Terre d'enfance de Niki de Saint Phalle

Face à la noirceur, une vie de jeu et un jeu de la vie tout en rayonnement solaire – superbement exploré au fil des cartes déjà distribuées ou créées au fur et à mesure.

« Moi, je m’appelle Niki de Saint Phalle, et je fais des sculptures monumentales. »
Elle est assise au fond d’une demi‐sphère orange, un fauteuil‐œuf qui engloutit son buste sanglé dans une veste blanche de karatéka, d’un coup elle se redresse, croise les bras, pose son menton sur sa main, darde un regard bleu très fardé, elle dit ça. Elle dit « moi je », elle fait claquer les syllabes, elle prononce le p de « sculpture », elle fait rimer « Saint Phalle » avec « monumental ». Elle est insolente, moqueuse et bien campée, elle a l’air de s’amuser follement, elle ne s’en laisse pas conter, avec ses airs de Madone pop elle pourrait bien rugir comme le lion de la Metro‐Goldwyn‐Mayer. Puis elle se renverse en arrière, fait pivoter le fauteuil : elle disparaît.
C’était en 1966, la bande‐annonce d’un ballet de Roland Petit, Éloge de la folie. Avec Jean Tinguely et Martial Raysse elle en a conçu les décors, et même un peu plus : elle a semé la scène de sculptures colossales, de géantes sans visage, gravides et colorées. Les danseurs s’en saisissent, délicats et ternes dans leur justaucorps noir, leurs collants gris, ils épousent leurs formes pleines, leur insufflent mouvement et vie, ils les portent en triomphe.
Quelques décennies plus tard, c’est cette trace monumentale que l’on retient de Niki de Saint Phalle : les Nanas. Les enfants les dessinent à l’école, dans les expositions, les musées où on les traîne ils les regardent complices, courent se lover, comme les danseurs de Roland Petit, contre leur ventre, leurs cuisses, leurs seins démesurés. On ne va pas s’en plaindre, peu d’artistes ont, autant que Saint Phalle, annulé la distance avec l’enfance, tant d’autres ne sont connus que par une œuvre unique. Être à ce point identifiée aux Nanas, dit‐elle dans un entretien accordé en 1991, onze ans avant sa mort, ça l’a parfois un peu agacée, mais ça n’est pas grave. Pourtant, on ne peut s’empêcher de penser qu’elle disparaît dans ce monument‐là, qu’elle y est engloutie, comme la karatéka de 1966 dans sa sphère orange.
On l’identifie aux Nanas et on l’appelle Niki – sans trop savoir que Niki vient du grec nikē, qui signifie « victoire », et dont la ville de Nice tire elle aussi son nom : Nice où, très jeune, bien avant la vidéo karatéka, la rencontre avec Tinguely, l’Éloge de la folie, « Niki » a vécu, tenté de se tuer, été internée, subi des électrochocs, commencé à peindre. « Nanas », « Niki » – babil enfantin, diminutif affectueux, quoique un brin agaçant : appelle‐t‐on Picasso « Pablo », Gaudí « Antoni » ? Mais Saint Phalle est une femme, alors on s’autorise à la désigner par son prénom, comme on le fait pour les mannequins, les actrices, les autrices. À quoi s’ajoute qu’elle est belle, d’une beauté canonique et irréfutable, ça saute aux yeux, autant le dire d’emblée. Avant Nice, avant les électrochocs et les premières gouaches, quand elle n’était encore qu’une jeune patricienne promise à un avenir américain, luxueux, et mortifère, elle a d’ailleurs été mannequin. Elle a appris à jouer de sa beauté, à prendre la pose, elle sait donner du regard.

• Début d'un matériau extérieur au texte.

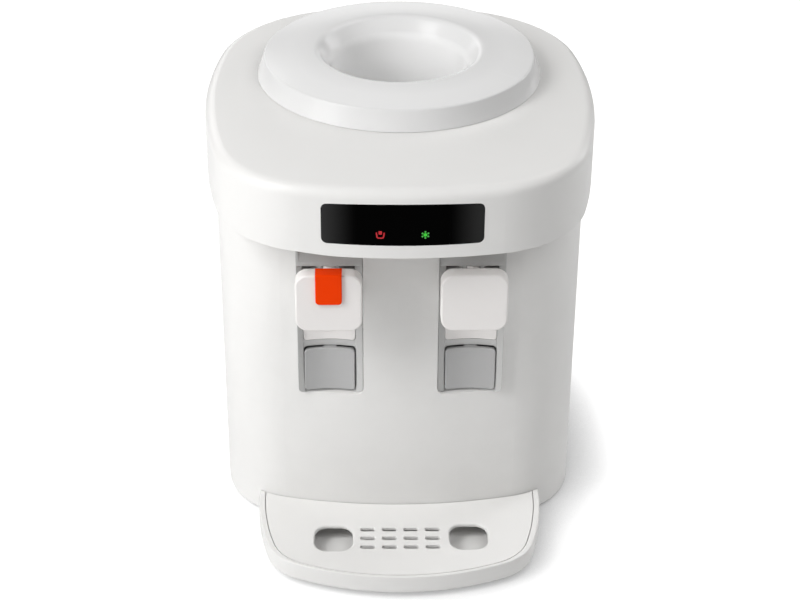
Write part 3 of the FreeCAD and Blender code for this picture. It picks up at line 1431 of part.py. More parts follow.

J’étais fort curieux de découvrir comment Gwenaëlle Aubry, après les magnifiques échappées romanesques de « Partages » (2012), « Perséphone 2014 » (2016) et « La Folie Elisa » (2018), allait inventer à nouveau une forme distinctive pour revenir presque quinze ans après sur le terrain de la biographie, terrain qu’avait parcouru si fort – au prix d’une douleur intime savamment maîtrisée – son « Personne » de 2009. Publié en 2021 chez Stock, « Saint Phalle – Monter en enfance » ne déçoit pas : pour rendre compte d’une vie complexe, aussi sombre que solaire et ne dédaignant jamais la possibilité d’un paradoxe, elle a su aller chercher dans les cartes à jouer, à penser et à rêver du Jardin des Tarots, en Toscane, œuvre d’une vie ou presque pour la grande plasticienne, de quoi inventer une approche spécifique, déjouant les pièges du récit linéaire sans se risquer à concurrencer l’exceptionnelle mosaïque construite un an plus tôt par Caroline Deyns dans son « Trencadis ».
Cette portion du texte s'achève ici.